I used to believe that people who write do so because they have something to say and know something about that something. Sure, there may be difficulty in choosing words, structuring sentences, and arranging paragraphs, but the main idea is already known and thus just needs to be described. Therefore, I perceived writing not as an artistic development or process-to-achieve-understanding, but as the final step in laying down what is already known.

This assumption about writing often kept the white pages in Microsoft Word as white pages. The thought was always, "How can I write about something, when I don't know what that something is, don't know what to say about it, and don't know what good it would be for anyone to read about it?" As I've grown to understand my own learning process, I realize that writing is not a final step, but one of the first steps required to walk on when forming coherent thoughts and opinion.

Earlier this year I had the opportunity to read Stanley Hauerwas' Hannah's Child where he summed up this same idea:

Writing is hard and difficult work because to write is to think. I do not have an idea and then find a way to express it. The expression is the idea. So I write because writing is the only way I know how to think.


I recently remarked to someone that I feel as if I have not been thinking very deeply over the past few months. I attributed this to busyness and a mind consumed with a newborn in the house. There is certainly truth in this, but the larger factor (I am realizing) is that I have not been writing at all. I hope to engage regularly in the process of writing not because I have a lot to say, but because by engaging the discipline, I will hopefully think deeply and be continually transformed.

Monday, September 27, 2010

Learning that we have hands...

My daughter is just beginning to realize that she has hands. She surprises herself when they accidentally appear in her line of vision, and then she is captivated by them for extended periods of time; she has yet to realize that these are useful to achieve her desires of sucking, grabbing, and holding.

That she has to learn this - that she exists in a body - is a beautiful thing. Jamie and I pray for her future and all the things that she will face and for all the lessons that will be learned through them. But before she can learn about love, and friendship, and forgiveness, and beauty, she has to learn that she exists.

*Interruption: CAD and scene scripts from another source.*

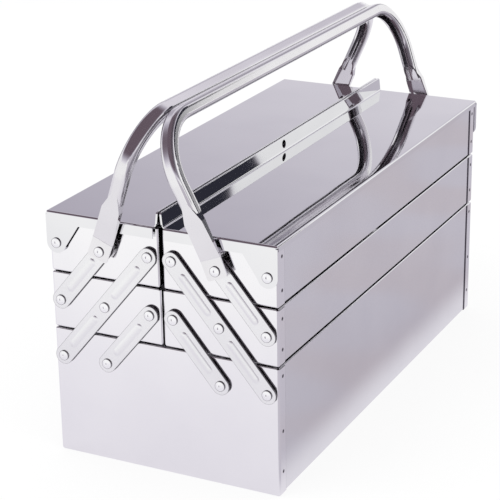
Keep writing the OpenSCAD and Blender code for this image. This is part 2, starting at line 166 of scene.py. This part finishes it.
class Recipe:
    """The node tree of a material or a world, built by one method that adds and links any node."""

    def __init__(self, owner: Union[bpy.types.Material, bpy.types.World]) -> None:
        """Starts an empty tree.

        Args:
            owner: The material or world.
        """
        self.owner = owner
        owner.use_nodes = True
        self.tree = owner.node_tree
        self.tree.nodes.clear()

    def node(
        self,
        kind: str,
        settings: dict[str, Any],
        *ordered: Any,
        output: Union[int, str] = 0,
        **named: Any,
    ) -> Signal:
        """Adds a node, sets it up and feeds it.

        Args:
            kind: The node's type.
            settings: Properties of the node, set before its sockets are read.
            ordered: Values or signals for its first inputs, in order; None leaves one as it is.
            output: The output that the result reads, by number or name.
            named: Values or signals for inputs by name, with underscores for spaces.

        Returns:
            The chosen output.
        """
        node = self.tree.nodes.new(kind)
        for key, value in settings.items():
            setattr(node, key, value)
        for socket, value in zip(node.inputs, ordered):
            self._feed(socket, value)
        for key, value in named.items():
            self._feed(node.inputs[key.replace("_", " ")], value)
        return Signal(self, node.outputs[output])

    def _feed(self, socket: bpy.types.NodeSocket, value: Any) -> None:
        """Links a signal to a socket, or sets the socket's own value.

        Args:
            socket: The input.
            value: A signal, a number, a colour or a vector; None leaves the socket as it is.
        """
        if isinstance(value, Signal):
            self.tree.links.new(value.socket, socket)
        elif value is not None:
            socket.default_value = value

    def split(self, vector: Signal) -> list[Signal]:
        """The three parts of a vector.

        Args:
            vector: The vector.

        Returns:
            Its parts along X, Y and Z.
        """
        node = self.tree.nodes.new("ShaderNodeSeparateXYZ")
        self.tree.links.new(vector.socket, node.inputs[0])
        return [Signal(self, output) for output in node.outputs]

    def here(self) -> Signal:
        """The point on the object, in metres."""
        return self.node("ShaderNodeTexCoord", {}, output="Object")

    def stretched(self, scale: tuple[float, float, float], offset: Vector = Vector()) -> Signal:
        """The point on the object in metres, stretched for a pattern.

        Args:
            scale: How much the pattern's coordinates grow along X, Y and Z.
            offset: A shift that gives like pieces different patterns.

        Returns:
            The stretched point.
        """
        return self.node("ShaderNodeMapping", {}, self.here(), offset, None, scale)

    def noise(self, point: Signal, scale: float, detail: float = 2.0) -> Signal:
        """A cloudy value from 0 to 1.

        Args:
            point: The place that it is read at.
            scale: Its clouds per metre.
            detail: Its number of finer layers.

        Returns:
            The value.
        """
        return self.node("ShaderNodeTexNoise", {}, Vector=point, Scale=scale, Detail=detail)

    def blend(self, mask: Any, first: Any, second: Any) -> Signal:
        """A colour between two, by a mask.

        Args:
            mask: 0 for the first colour and 1 for the second.
            first: The first colour.
            second: The second colour.

        Returns:
            The mixed colour.
        """
        mix = self.tree.nodes.new("ShaderNodeMix")
        mix.data_type = "RGBA"
        self._feed(mix.inputs[0], mask)
        self._feed(mix.inputs[6], first)
        self._feed(mix.inputs[7], second)
        return Signal(self, mix.outputs[2])

    def tint(self, tone: Signal, stops: tuple[tuple[float, Colour], ...]) -> Signal:
        """A colour for each tone.

        Args:
            tone: The tone, 0 to 1.
            stops: Tones and their colours, from dark to light.

        Returns:
            The colour.
        """
        node = self.tree.nodes.new("ShaderNodeValToRGB")
        points = node.color_ramp.elements
        while len(points) < len(stops):
            points.new(0.5)
        for point, (place, colour) in zip(points, stops):
            point.position = place
            point.color = colour
        self.tree.links.new(tone.socket, node.inputs[0])
        return Signal(self, node.outputs[0])

    def finish(self, shader: Signal) -> Any:
        """Sends a shader to the tree's output.

        Args:
            shader: The finished shader.

        Returns:
            The material or world.
        """
        kind = "World" if isinstance(self.owner, bpy.types.World) else "Material"
        out = self.tree.nodes.new(f"ShaderNodeOutput{kind}")
        self.tree.links.new(shader.socket, out.inputs["Surface"])
        return self.owner


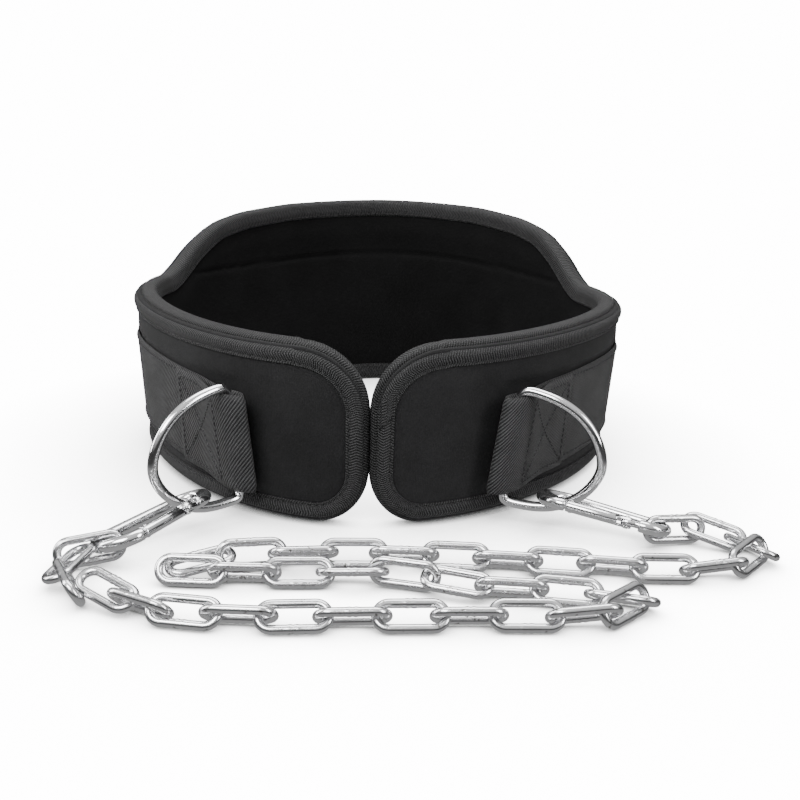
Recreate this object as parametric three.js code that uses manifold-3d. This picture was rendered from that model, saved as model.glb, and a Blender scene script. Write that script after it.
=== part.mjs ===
// Padded weightlifting belt standing on its lower edge, with its ends meeting at the front.
// A webbing strap runs round the outside and folds round the bar of a steel ring at each end.
// A spring hook hangs in each ring, and a chain of welded links lies in front from hook to hook.
// Millimetres, +Z up, front towards -Y.
import * as THREE from 'three';
import manifoldModule from 'manifold-3d';

const wasm = await manifoldModule();
wasm.setup();
const { Manifold, Mesh } = wasm;

const gap = 0.3;                      // left between pieces that touch
const soft_gap = 0.5;                 // left between the layers of the belt

// The belt, seen from above: half its width and half its depth, with a few waves on the plain oval.
const plan_half_width = 137.2;
const plan_half_depth = 134.3;
const plan_waves = [
  { wave: 1, across: 1, along: 1 },
  { wave: 2, across: 0.066, along: 0.030 },
  { wave: 3, across: 0.026, along: 0.120 },
];
const meeting_turn = 4;               // degrees round the plan, from the middle front to the belt's ends
const meeting_gap = 1.4;              // between the two ends

// Heights and layers. Offsets are measured outwards from the groove between the two layers.
const belt_height = 91.4;
const lumbar_height = 126.5;
const end_radius = 28;                // rounded corners of the front ends
const foot_inset = 6.8;               // the belt leans outwards: its foot lies this much further in
const outer_thickness = 4.0;
const inner_thickness = 6.2;
const lumbar_table = [                // distance from the middle of the back, as a share of lumbar_reach
  { away: 0.00, rise: 1.00 },
  { away: 0.40, rise: 0.985 },
  { away: 0.62, rise: 0.91 },
  { away: 0.75, rise: 0.78 },
  { away: 0.86, rise: 0.46 },
  { away: 0.94, rise: 0.13 },
  { away: 1.00, rise: 0.00 },
];
const lumbar_reach = 190;

// Binding tape round the edge of both layers.
const tape_thickness = 1.2;
const tape_width = 8.5;
const groove_depth = 0.8;

// Webbing strap.
const webbing_width = 50;
const webbing_thickness = 1.8;
const webbing_foot = 18;              // height of the strap's lower edge
const fold_foot = 15.2;               // and of the folds at its two ends
const fold_run = 48;                  // length of the leg that is folded back and sewn down
const lift_run = 34;                  // the strap leaves the belt over this length before the bar

// Rings: a straight bar in the fold and a bow that leans out of it.
const ring_wire = 5;
const ring_depth = 50;
const ring_height = 63;
const ring_corner = 3.2;
const ring_middle = 39.6;             // height of the middle of the bar
const ring_stand_off = 9.6;           // middle of the bar from the face of the belt
const ring_droop = 8;                 // degrees that the bow hangs below level
const ring_sides = 6;
const rings = [
  { name: 'left_ring', round: -63.6, heading: -133.6 },
  { name: 'right_ring', round: 68.2, heading: -15.3 },
];

// Spring hooks.
const hook_wire = 6;
const hook_length = 66;
const hook_wide = 32;                 // outside width at the nose end
const hook_narrow = 24;               // and at the hinge end
const hook_sides = 8;
const gate_wire = 5.6;
const gate_length = 29;               // from the hinge pin to the tip
const nose_run = 2;                   // straight end of the body that the gate meets
const nose_clearance = 0.4;
const ring_play = 3;                  // between a ring and the end of the hook that hangs in it
const tongue_thickness = 2.6;
const tongue_radius = 2.6;
const pin_radius = 1.1;
const pin_clearance = 0.3;
const hooks = [
  { name: 'left', ring: 0, along: 0.225, across: 0, heading: -122.2, drop: 7, lean: 18, nose_first: false },
  { name: 'right', ring: 1, along: 0.225, across: -1, heading: -17.5, drop: 7.5, lean: 15, nose_first: true },
];

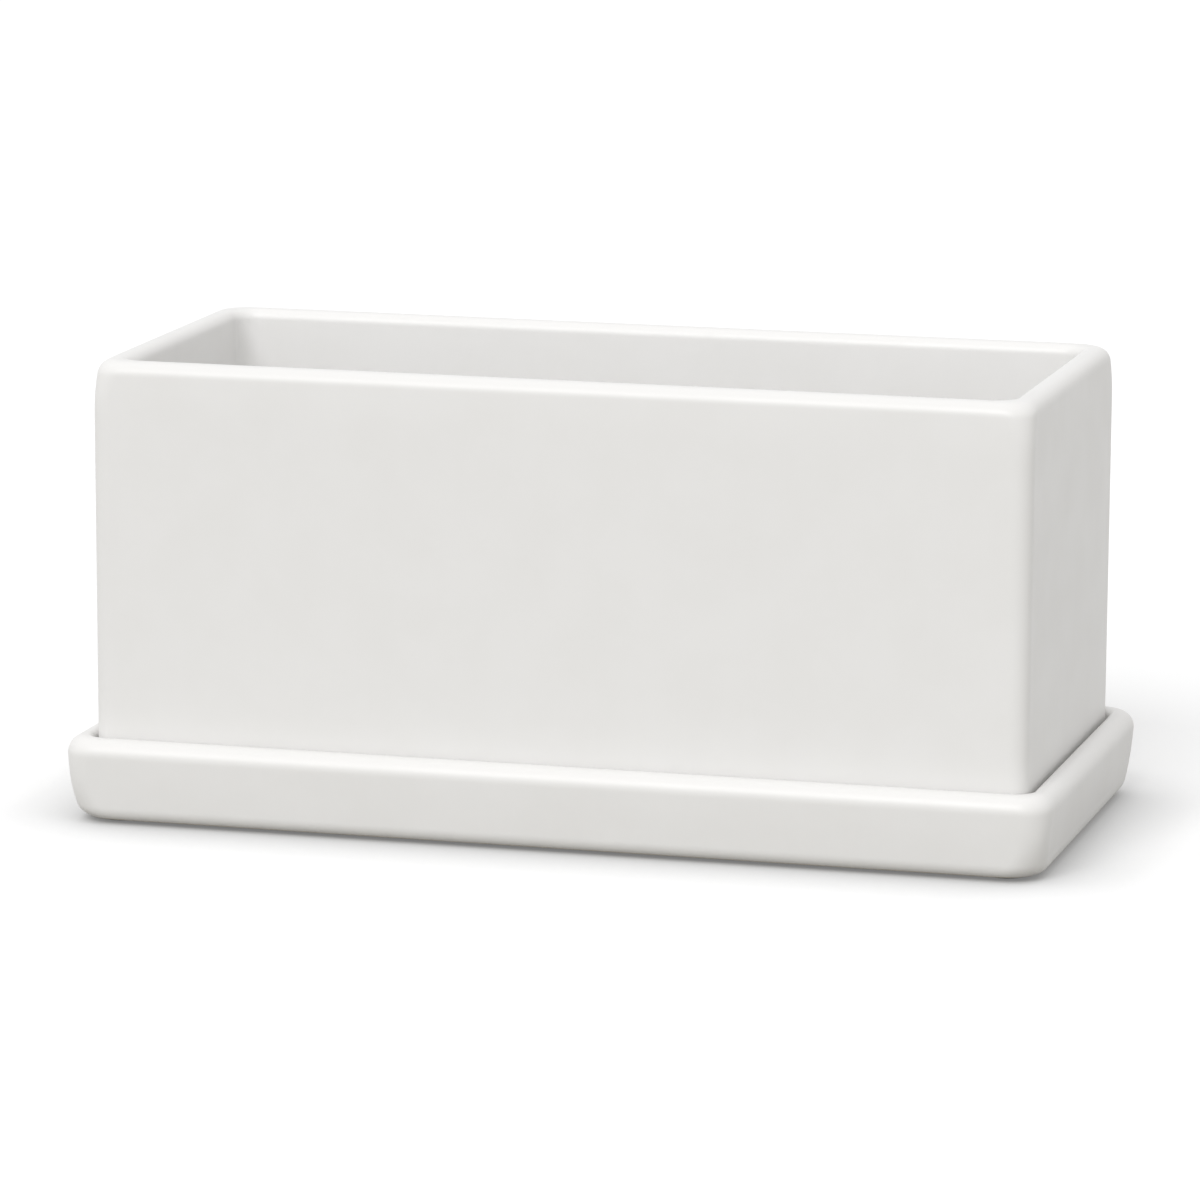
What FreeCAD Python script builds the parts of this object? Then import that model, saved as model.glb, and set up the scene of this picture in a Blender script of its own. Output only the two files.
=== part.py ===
# Indoor herb planter: a long rectangular ceramic pot that stands in a saucer of its own.
# Millimetres, Z up. X runs along the length and Y from the front to the back.
# The origin is on the surface that the planter stands on, under the middle of the saucer.

import FreeCAD, Part
import math
import os
import Sketcher

# the sizes that can be set by themselves: millimetres, degrees, counts and shares
DRIVING_SIZES = {
    # the pot, outside
    "pot_length": 305,
    "pot_width": 134,
    "pot_height": 139.5,
    "pot_wall": 9,
    "pot_floor": 9,
    "pot_draft_angle": 0.15,
    "pot_corner_radius": 5.5,
    # each round of the rim takes a share of the wall that it crowns
    "pot_rim_outer_share": 0.46,
    "pot_rim_inner_share": 0.38,
    # the hollow for the soil
    "hollow_draft_angle": 0.5,
    "hollow_corner_radius": 6.5,
    "hollow_floor_radius": 9,
    # the foot ring that the pot stands on, round a shallow recess
    "foot_ring_width": 12,
    "foot_ring_height": 2,
    "foot_edge_radius": 2.5,
    "foot_recess_corner": 6,
    "foot_recess_bevel": 0.8,
    # the drain holes along the middle of the pot's floor
    "drain_count": 3,
    "drain_diameter": 14,
    "drain_bevel": 1.2,
    # the loose mesh screens over the drain holes
    "screen_diameter": 34,
    "screen_border": 2.2,
    "screen_thickness": 1.2,
    "screen_gap": 3.4,
    "screen_bar": 1.6,
    # the saucer, outside
    "saucer_height": 26.8,
    "saucer_wall": 8,
    "saucer_floor": 7,
    "saucer_flare_angle": 7,
    "saucer_corner_radius": 10,
    "saucer_rim_outer_share": 0.62,
    "saucer_rim_inner_share": 0.26,
    "saucer_bottom_radius": 5,
    # the basin, which clears the pot's rim outline by the gap
    "basin_gap": 1.2,
    "basin_corner_radius": 6,
    "basin_draft_angle": 3,
    "basin_floor_radius": 3,
    # the ribs that hold the pot's foot ring above the drained water, either side of each drain hole
    "rib_end_inset": 16,
    "rib_width": 8,
    "rib_height": 1.5,
    "rib_inset": 4,
    "rib_corner_radius": 3,
    "rib_bevel": 0.5,
    # the dry foot under the saucer, round another shallow recess
    "saucer_foot_width": 16,
    "saucer_recess_depth": 1.5,
    "saucer_recess_corner": 8,
    "saucer_recess_bevel": 0.6,
    # the round pads stuck under the corners of the saucer's foot
    "pad_diameter": 12,
    "pad_thickness": 1,
}

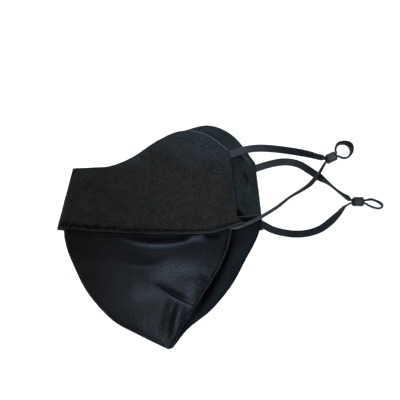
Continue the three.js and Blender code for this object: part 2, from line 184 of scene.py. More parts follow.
class Finish:
    """A procedural material: patterns feed the colour, roughness and bump of one shader."""

    def __init__(self, name, sockets):
        self.material = bpy.data.materials.new(name)
        self.material.use_nodes = True
        self.tree = self.material.node_tree
        self.shader = self.tree.nodes["Principled BSDF"]
        self.feed(self.shader, sockets)

    def feed(self, node, inputs):
        """Sets a node's inputs, each to a value or a link."""
        for name, value in inputs.items():
            if isinstance(value, bpy.types.NodeSocket):
                self.tree.links.new(value, node.inputs[name])
            else:
                node.inputs[name].default_value = value

    def node(self, kind, inputs=(), **settings):
        made = self.tree.nodes.new("ShaderNode" + kind)
        for name, value in settings.items():
            setattr(made, name, value)
        self.feed(made, dict(inputs))
        return made

    def math(self, operation, a, b=0.0):
        return self.node("Math", {0: a, 1: b}, operation=operation).outputs[0]

    def mapped(self, vector, how="Scale", by=(1, 1, 1)):
        return self.node("Mapping", {"Vector": vector, how: by}).outputs[0]

    def place(self, stretch=(1, 1, 1)):
        """Where each point is in the object's own metres, stretched."""
        return self.mapped(self.node("TexCoord").outputs["Object"], by=stretch)

    def flat_place(self):
        """Where each point is on the piece's own flat map."""
        return self.mapped(self.node("UVMap", uv_map=FLAT_MAP).outputs[0])

    def noise(self, vector, size, detail=2.0):
        inputs = {"Vector": vector, "Scale": 1 / size, "Detail": detail}
        return self.node("TexNoise", inputs).outputs["Fac"]

    def waves(self, vector, axis, pitch):
        """A sine from -1 to 1 along one axis."""
        way = self.node("SeparateXYZ", {0: vector}).outputs[axis]
        return self.math("SINE", self.math("MULTIPLY", way, math.tau / pitch))

    def drifting(self, place, blotches, reach):
        """How far towards the cheek and towards the eyes each point is, made uneven by blotches."""
        drift = self.math("MULTIPLY", blotches, reach)
        where = self.node("SeparateXYZ", {0: place}).outputs
        return [self.math("ADD", where[axis], drift) for axis in (0, 1)]

    def spread(self, value, low, high, to_low=0, to_high=1):
        inputs = {"Value": value, "From Min": low, "From Max": high, "To Min": to_low, "To Max": to_high}
        return self.node("MapRange", inputs).outputs[0]

    def blend(self, share, a, b):
        """A colour from a to b, each three values or a link."""
        a, b = ((*end, 1) if isinstance(end, tuple) else end for end in (a, b))
        return self.node("Mix", {0: share, 6: a, 7: b}, data_type="RGBA").outputs[2]

    def between(self, pattern, half_range, a, b):
        """A colour from a to b where the pattern is within a range round its middle."""
        return self.blend(self.spread(pattern, 0.5 - half_range, 0.5 + half_range), a, b)

    def mottled(self, colour, pattern, half_range, amount):
        """A colour made darker and lighter by up to an amount, over the pattern's range."""
        factor = self.spread(pattern, 0.5 - half_range, 0.5 + half_range, 1 - amount, 1 + amount)
        return self.node("VectorMath", {0: colour, "Scale": factor}, operation="SCALE").outputs[0]

    def wear_and_shading(self, full, to_low=0, to_high=1):
        """The piece's wear and painted light from 0 to its full amount: 1 for rubbing and painted highlights,
        and -1 for painted shade and darkening along stitch rows.
        """
        shaded_and_worn = self.node("Attribute", attribute_name=WEAR_AND_SHADING).outputs["Fac"]
        return self.spread(shaded_and_worn, 0, full, to_low, to_high)

    def shaded_and_worn(self, base, lighter):
        """The base colour, made lighter where the attribute is above 0, for rubbing and painted highlights,
        and darker where it is below, for painted shade and darkening along stitch rows.
        """
        return self.blend(self.wear_and_shading(1), self.blend(self.wear_and_shading(-1), base, DARKENED), lighter)

    def duller_where_darkened(self, roughness, most):
        """Roughness, and up to this much more where the colour is darkened."""
        return self.math("ADD", roughness, self.wear_and_shading(-1, 0, most))

    def surface(self, colour, roughness, *relief):
        """The material. relief is bumps of (height, depth in metres), the coarsest first."""
        normal = {}
        for height, depth in relief:
            inputs = {"Height": height, "Distance": depth, "Strength": 1.0, **normal}
            normal = {"Normal": self.node("Bump", inputs).outputs[0]}
        self.feed(self.shader, {"Base Color": colour, "Roughness": roughness, **normal})
        return self.material


def cloth_finish(name, gloss, sheen, sheen_roughness):
    sockets = {"Specular IOR Level": gloss, "Sheen Weight": sheen, "Sheen Roughness": sheen_roughness}
    return Finish(name, sockets)


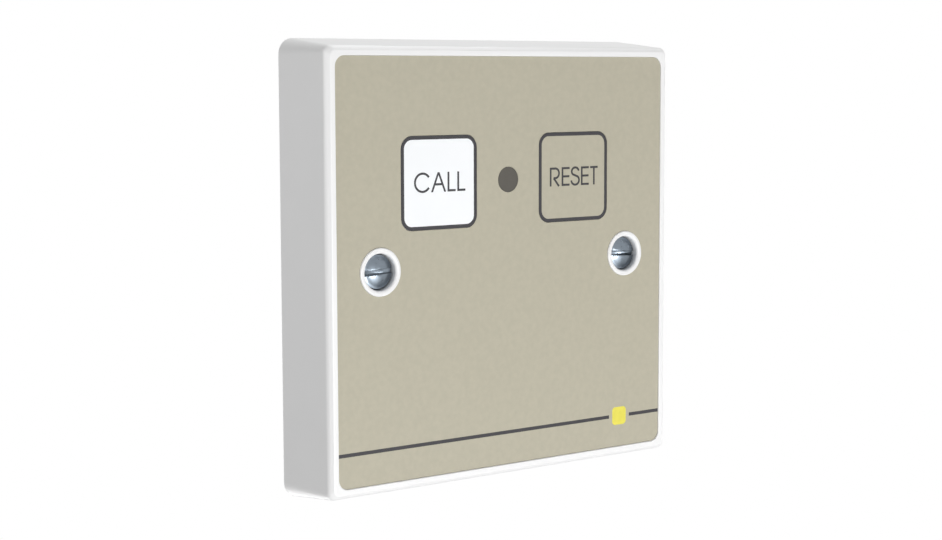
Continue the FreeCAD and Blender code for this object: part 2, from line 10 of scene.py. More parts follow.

As Christians, we make certain proclamations about the world that are otherwise unknown to the world. In the same way that Lydia is discovering a truthfulness and a reality of her own bodily existense - a realization that will birth an entire new way of life - so we believe Jesus has revealed an entirely new way of life. We are invited into this through the call, "Repent and believe, for the kingdom of God is at hand." And when we respond to this call, we do not simply sit back and remark about these realities ("Oh, I have hands, NEATO!", or any number of doctrinal statements that quickly become the essence of faith) but instead are invited to practice the realities which have been revealed, and therefore become transformed by their truthfulness.

Many of the realities of this kingdom come to mind:
  • Learning to forgive

  • Practicing a posture of peacefulness

  • Openness towards strangers

  • Particular care for the poor, the lonely, and the oppressed

  • Giving possessions away

  • Regularly communing and fellowshipping with others.

Lydia's journey of discovering her bodily existence is a beautiful journey. She will live differently as she realizes she has hands, feet, and the ability to communicate with others. Everything will be new. May our eyes be opened to the kingdom come near through Jesus Christ, and therefore accept the call to repent and believe, living forward with eyes opened to the truthfulness of a world being redeemed and restored.